* _Directive_
Copy out the lines that have "axes" in them.
======== Supplied information
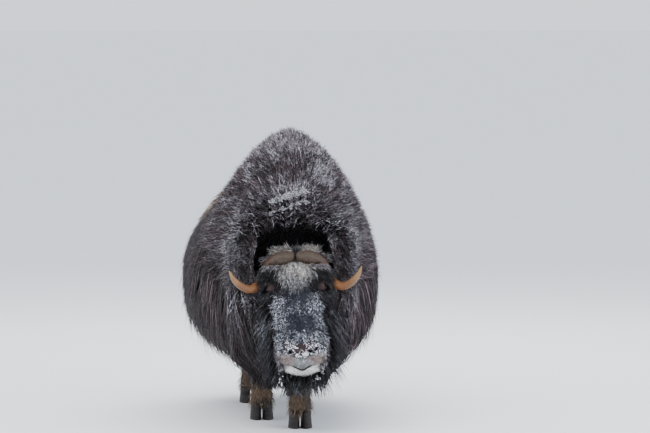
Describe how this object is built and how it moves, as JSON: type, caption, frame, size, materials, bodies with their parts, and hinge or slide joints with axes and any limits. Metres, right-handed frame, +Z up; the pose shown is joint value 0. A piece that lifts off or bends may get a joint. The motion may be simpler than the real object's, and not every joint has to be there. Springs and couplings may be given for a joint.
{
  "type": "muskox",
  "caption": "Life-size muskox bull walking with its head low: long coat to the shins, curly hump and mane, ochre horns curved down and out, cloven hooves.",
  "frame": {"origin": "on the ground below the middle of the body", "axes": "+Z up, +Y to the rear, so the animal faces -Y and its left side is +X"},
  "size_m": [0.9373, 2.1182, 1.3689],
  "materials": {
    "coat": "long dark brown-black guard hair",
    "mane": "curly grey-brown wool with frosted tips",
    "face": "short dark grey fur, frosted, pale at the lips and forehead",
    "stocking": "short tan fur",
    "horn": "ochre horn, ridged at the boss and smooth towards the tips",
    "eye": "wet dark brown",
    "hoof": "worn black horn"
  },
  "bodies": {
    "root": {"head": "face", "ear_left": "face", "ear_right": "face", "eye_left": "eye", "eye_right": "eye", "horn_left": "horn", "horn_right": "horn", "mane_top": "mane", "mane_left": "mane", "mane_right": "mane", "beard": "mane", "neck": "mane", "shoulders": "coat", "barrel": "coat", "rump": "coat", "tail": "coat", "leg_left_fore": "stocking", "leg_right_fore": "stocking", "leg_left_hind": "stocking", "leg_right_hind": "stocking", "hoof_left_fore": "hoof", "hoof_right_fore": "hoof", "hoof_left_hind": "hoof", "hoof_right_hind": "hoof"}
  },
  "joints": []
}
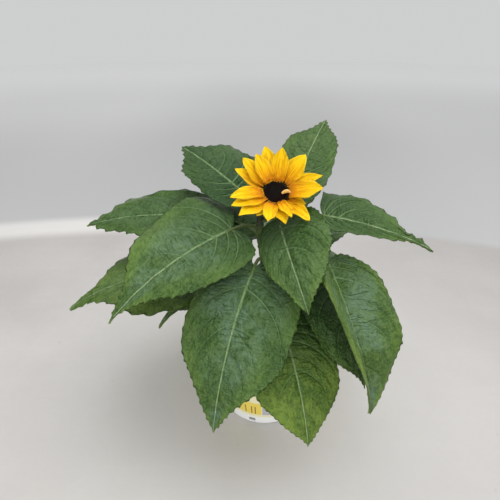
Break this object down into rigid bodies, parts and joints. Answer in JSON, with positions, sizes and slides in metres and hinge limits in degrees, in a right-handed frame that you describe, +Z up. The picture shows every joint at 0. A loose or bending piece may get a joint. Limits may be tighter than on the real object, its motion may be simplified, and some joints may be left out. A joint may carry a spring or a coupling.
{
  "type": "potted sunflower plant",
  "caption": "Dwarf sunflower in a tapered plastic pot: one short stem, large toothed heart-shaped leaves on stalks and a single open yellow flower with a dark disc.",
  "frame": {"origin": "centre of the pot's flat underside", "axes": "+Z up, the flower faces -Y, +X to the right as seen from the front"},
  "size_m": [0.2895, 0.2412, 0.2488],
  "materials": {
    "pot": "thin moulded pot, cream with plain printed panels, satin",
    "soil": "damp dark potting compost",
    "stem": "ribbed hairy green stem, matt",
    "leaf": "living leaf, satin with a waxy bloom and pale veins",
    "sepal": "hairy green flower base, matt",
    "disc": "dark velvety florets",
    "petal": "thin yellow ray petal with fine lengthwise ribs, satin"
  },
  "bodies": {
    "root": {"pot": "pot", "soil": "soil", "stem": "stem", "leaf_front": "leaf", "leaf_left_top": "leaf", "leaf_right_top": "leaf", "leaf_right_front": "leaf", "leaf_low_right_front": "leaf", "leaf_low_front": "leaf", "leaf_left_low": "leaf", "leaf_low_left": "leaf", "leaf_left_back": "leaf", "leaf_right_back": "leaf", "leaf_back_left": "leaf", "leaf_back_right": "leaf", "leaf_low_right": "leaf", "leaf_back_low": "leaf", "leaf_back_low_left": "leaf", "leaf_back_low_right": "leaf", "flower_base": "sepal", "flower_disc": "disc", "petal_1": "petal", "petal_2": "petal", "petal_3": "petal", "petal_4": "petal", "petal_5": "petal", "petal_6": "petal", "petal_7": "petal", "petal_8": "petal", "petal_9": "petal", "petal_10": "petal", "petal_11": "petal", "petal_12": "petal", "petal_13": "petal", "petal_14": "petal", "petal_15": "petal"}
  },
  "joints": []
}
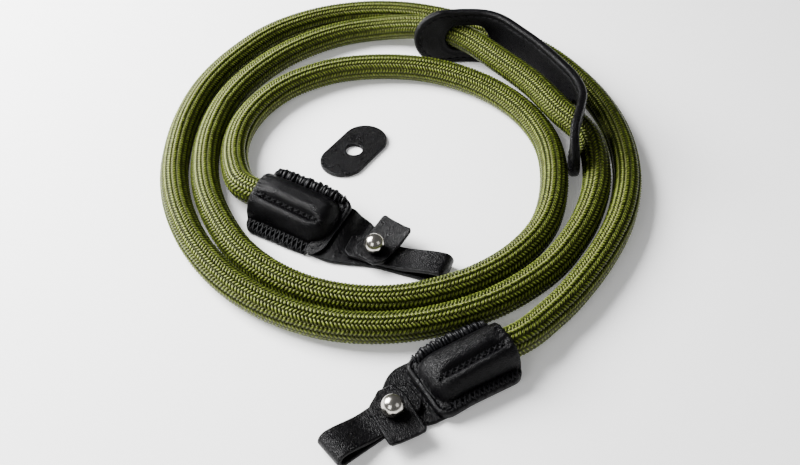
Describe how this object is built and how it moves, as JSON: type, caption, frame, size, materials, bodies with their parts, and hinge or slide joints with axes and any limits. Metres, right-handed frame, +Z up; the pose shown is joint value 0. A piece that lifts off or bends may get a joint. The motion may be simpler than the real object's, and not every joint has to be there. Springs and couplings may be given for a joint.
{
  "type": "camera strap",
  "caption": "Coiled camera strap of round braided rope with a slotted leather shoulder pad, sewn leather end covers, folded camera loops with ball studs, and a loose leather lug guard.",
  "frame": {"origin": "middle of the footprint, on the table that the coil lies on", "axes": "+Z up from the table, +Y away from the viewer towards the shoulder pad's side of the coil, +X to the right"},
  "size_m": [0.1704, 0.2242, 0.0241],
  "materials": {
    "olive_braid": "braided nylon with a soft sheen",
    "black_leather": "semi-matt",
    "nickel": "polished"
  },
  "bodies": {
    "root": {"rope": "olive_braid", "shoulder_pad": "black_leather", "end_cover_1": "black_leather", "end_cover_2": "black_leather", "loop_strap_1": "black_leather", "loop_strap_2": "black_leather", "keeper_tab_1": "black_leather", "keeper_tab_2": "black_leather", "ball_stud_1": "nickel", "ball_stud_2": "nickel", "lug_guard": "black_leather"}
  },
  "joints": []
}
================
* _Result of this task_
Describe how this object is built and how it moves, as JSON: type, caption, frame, size, materials, bodies with their parts, and hinge or slide joints with axes and any limits. Metres, right-handed frame, +Z up; the pose shown is joint value 0. A piece that lifts off or bends may get a joint. The motion may be simpler than the real object's, and not every joint has to be there. Springs and couplings may be given for a joint.
  "frame": {"origin": "on the ground below the middle of the body", "axes": "+Z up, +Y to the rear, so the animal faces -Y and its left side is +X"},
  "frame": {"origin": "centre of the pot's flat underside", "axes": "+Z up, the flower faces -Y, +X to the right as seen from the front"},
Describe how this object is built and how it moves, as JSON: type, caption, frame, size, materials, bodies with their parts, and hinge or slide joints with axes and any limits. Metres, right-handed frame, +Z up; the pose shown is joint value 0. A piece that lifts off or bends may get a joint. The motion may be simpler than the real object's, and not every joint has to be there. Springs and couplings may be given for a joint.
  "frame": {"origin": "middle of the footprint, on the table that the coil lies on", "axes": "+Z up from the table, +Y away from the viewer towards the shoulder pad's side of the coil, +X to the right"},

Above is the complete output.